Organiser:Einat Klafter, Cohn Institute for the History & Philosophy of Science & Ideas, Tel Aviv University
Moderator/Chair:John Arblaster, Institute for the Study of Spirituality, KU Leuven / Ruusbroecgenootschap, Universiteit Antwerpen
Paper 853-aVisio, hic et nunc: Time and Space as Personal Indicators of Sacred Experiences in the Medieval Female Mystics of Southern France, 13th-14th Centuries
(Language: English)
Sergi Sancho Fibla, Temps, Espaces, Langages, Europe Méridionale - Méditerranée, Aix-Marseille Université
Index terms: Language and Literature - French or Occitan, Theology, Women's Studies
Paper 853-bSanctity in Progress: Gregory of Tours's Self-Perception of His Own Sanctity
(Language: English)
Tamar Rotman, Department of General History, Ben-Gurion University of the Negev, Beer-Sheva
Index terms: Hagiography, Language and Literature - Latin, Liturgy, Theology
Paper 853-cSisters of the Risen: The Difficult Holiness of Christina the Astonishing, 1150-2017
(Language: English)
Ellis Light, Department of English, Fordham University
Index terms: Gender Studies, Language and Literature - Latin, Theology, Women's Studies
Abstract

Scholarship on the lived experiences of female mystics generally focuses on how these experiences contributed to the construction of holy women's selfhood and their wider social roles.
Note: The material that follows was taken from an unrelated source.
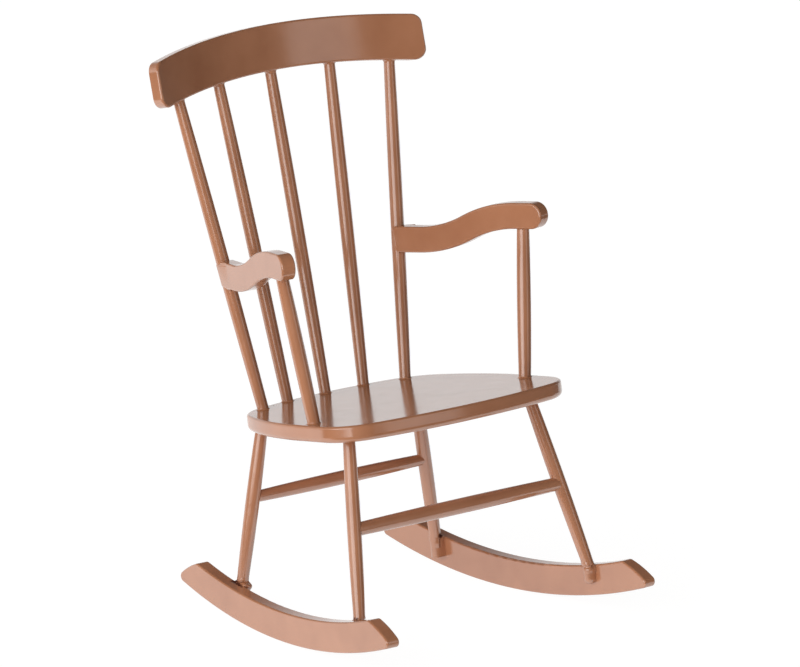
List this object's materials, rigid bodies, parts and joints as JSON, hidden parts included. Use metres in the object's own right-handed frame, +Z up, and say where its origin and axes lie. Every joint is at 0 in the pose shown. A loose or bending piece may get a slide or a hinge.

Less attention has been paid to how such personal histories influenced the conceptualization of the divine within late-medieval female affective piety. The papers will examine the different articulations of the unio mystica in light of the individual experiences of holy women and men, focusing in particular on how they were harnessed in the construction of sanctity. The session as a whole will explore how such an approach allows us to look at the work of late-medieval mystics and religious authors no longer as a homogenous corpus but as an ensemble of unique and idiosyncratic texts.